今日のリモート発表は無事終了。参加者は私を含めて20名。海外からの参加は私のみで、他の参加者たちは皆日本在住。その多くは現役の大学教授か定年退官された元教授たち、みなそれぞれに世界の文学のいずれかの専門家で、中にはその分野において第一人者の方もいらっしゃった。発表後に頂いた質問はいずれも私が発表で言い足りなかったことを引き出してくれるありがたいものだった。私は今回が初めての参加であったが、自分の専門とは異なった分野の研究に対して広く関心を持つ先生方の集まりで、互いに開かれた議論の場としてよく機能している研究会だと思った。
今回の発表の準備期間と今日の発表と質疑応答を経て、今後しばらく追いかけていきたい一つの大きなテーマが浮上してきた。それは、神話と歴史との関係である。より正確に言えば、歴史の中における神話の創出、及びその構造と機能、ということになる。
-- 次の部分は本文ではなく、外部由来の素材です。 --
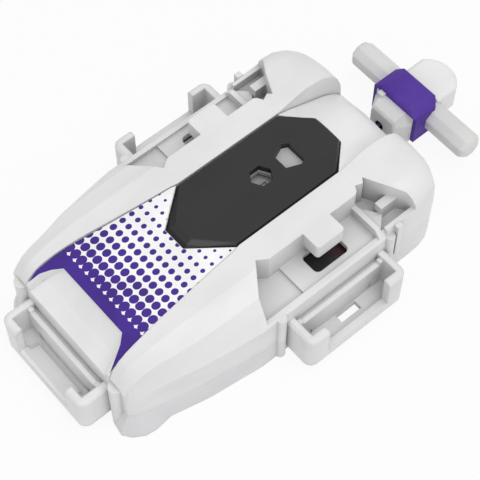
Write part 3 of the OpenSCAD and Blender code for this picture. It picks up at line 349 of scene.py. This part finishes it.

問いの形にして言い直せば、なぜ、何を契機として、どのような過程を経て、一つの神話が歴史の中で創出され、それが国家あるいは社会の中で一定の仕方で機能するようになり、そしていつか機能しなくなり、改変が施され、あるいは、別の神話に取ってかわられ、あるいは、忘却されていくのか、となる。
考察対象を日本の歴史と文学に限定し、テーマに直接関わる邦語文献のみならず、諸外国の研究を広く参照しながら、細々とではあっても息長く取り組んでいきたい。